begin

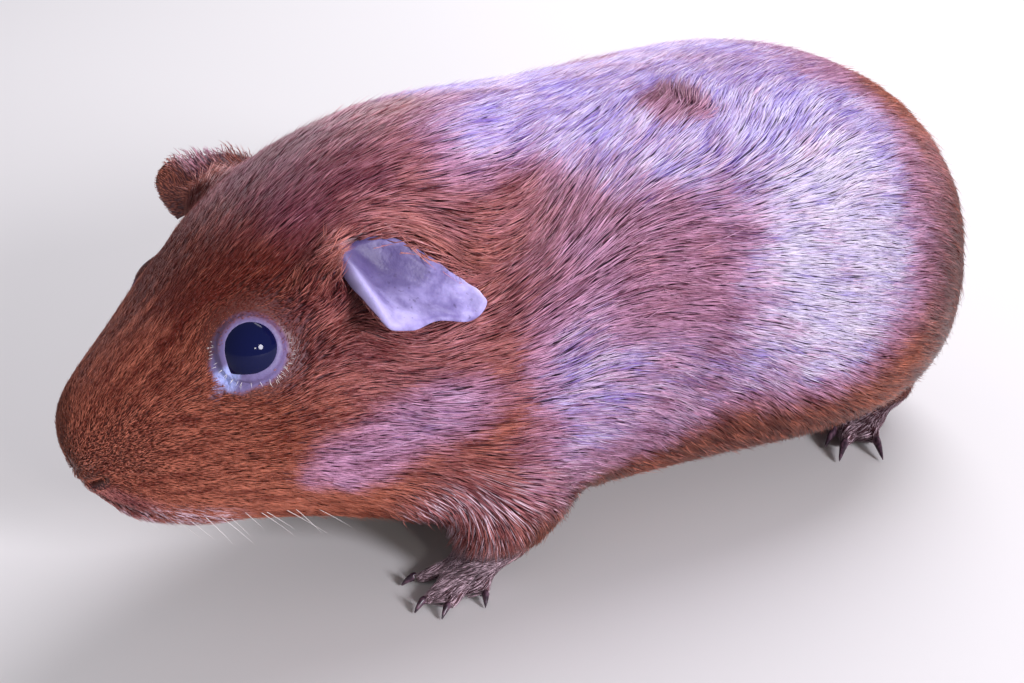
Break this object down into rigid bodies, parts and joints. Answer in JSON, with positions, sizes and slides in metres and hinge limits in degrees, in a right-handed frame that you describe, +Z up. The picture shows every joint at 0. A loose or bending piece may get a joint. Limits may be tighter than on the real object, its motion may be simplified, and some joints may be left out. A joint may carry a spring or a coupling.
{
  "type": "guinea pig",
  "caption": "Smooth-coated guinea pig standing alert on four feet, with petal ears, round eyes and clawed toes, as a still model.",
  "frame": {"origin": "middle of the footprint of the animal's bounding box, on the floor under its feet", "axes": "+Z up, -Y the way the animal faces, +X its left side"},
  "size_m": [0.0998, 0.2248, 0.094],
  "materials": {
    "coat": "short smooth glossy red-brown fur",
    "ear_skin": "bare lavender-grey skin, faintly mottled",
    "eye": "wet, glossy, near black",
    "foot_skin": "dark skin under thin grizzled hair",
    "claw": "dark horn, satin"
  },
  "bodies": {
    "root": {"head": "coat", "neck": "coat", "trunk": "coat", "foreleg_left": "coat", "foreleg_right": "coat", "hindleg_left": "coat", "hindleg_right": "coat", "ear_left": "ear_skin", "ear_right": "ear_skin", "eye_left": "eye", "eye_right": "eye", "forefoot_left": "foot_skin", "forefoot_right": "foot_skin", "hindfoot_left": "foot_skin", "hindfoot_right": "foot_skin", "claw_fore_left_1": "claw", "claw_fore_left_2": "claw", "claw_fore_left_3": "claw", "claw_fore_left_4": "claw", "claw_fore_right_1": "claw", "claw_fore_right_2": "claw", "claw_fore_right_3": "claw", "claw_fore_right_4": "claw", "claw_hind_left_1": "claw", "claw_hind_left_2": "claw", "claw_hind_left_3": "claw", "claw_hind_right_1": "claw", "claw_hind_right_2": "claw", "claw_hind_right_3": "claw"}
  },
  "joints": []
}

end

**Work to do**
Return the listing above in its exact form.

**Output for this task**
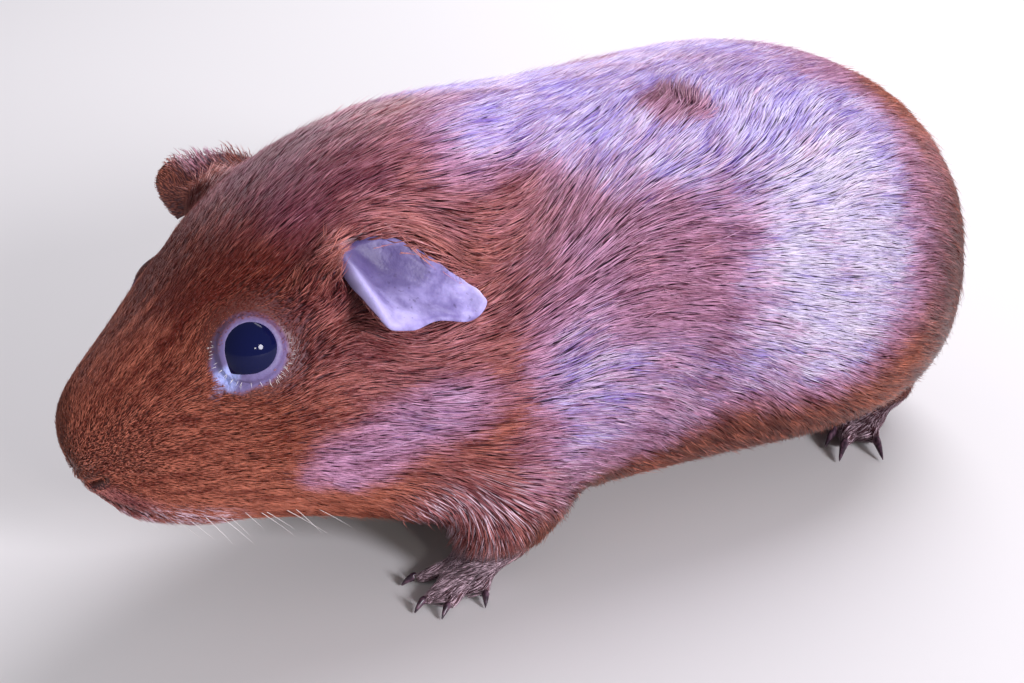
Break this object down into rigid bodies, parts and joints. Answer in JSON, with positions, sizes and slides in metres and hinge limits in degrees, in a right-handed frame that you describe, +Z up. The picture shows every joint at 0. A loose or bending piece may get a joint. Limits may be tighter than on the real object, its motion may be simplified, and some joints may be left out. A joint may carry a spring or a coupling.
{
  "type": "guinea pig",
  "caption": "Smooth-coated guinea pig standing alert on four feet, with petal ears, round eyes and clawed toes, as a still model.",
  "frame": {"origin": "middle of the footprint of the animal's bounding box, on the floor under its feet", "axes": "+Z up, -Y the way the animal faces, +X its left side"},
  "size_m": [0.0998, 0.2248, 0.094],
  "materials": {
    "coat": "short smooth glossy red-brown fur",
    "ear_skin": "bare lavender-grey skin, faintly mottled",
    "eye": "wet, glossy, near black",
    "foot_skin": "dark skin under thin grizzled hair",
    "claw": "dark horn, satin"
  },
  "bodies": {
    "root": {"head": "coat", "neck": "coat", "trunk": "coat", "foreleg_left": "coat", "foreleg_right": "coat", "hindleg_left": "coat", "hindleg_right": "coat", "ear_left": "ear_skin", "ear_right": "ear_skin", "eye_left": "eye", "eye_right": "eye", "forefoot_left": "foot_skin", "forefoot_right": "foot_skin", "hindfoot_left": "foot_skin", "hindfoot_right": "foot_skin", "claw_fore_left_1": "claw", "claw_fore_left_2": "claw", "claw_fore_left_3": "claw", "claw_fore_left_4": "claw", "claw_fore_right_1": "claw", "claw_fore_right_2": "claw", "claw_fore_right_3": "claw", "claw_fore_right_4": "claw", "claw_hind_left_1": "claw", "claw_hind_left_2": "claw", "claw_hind_left_3": "claw", "claw_hind_right_1": "claw", "claw_hind_right_2": "claw", "claw_hind_right_3": "claw"}
  },
  "joints": []
}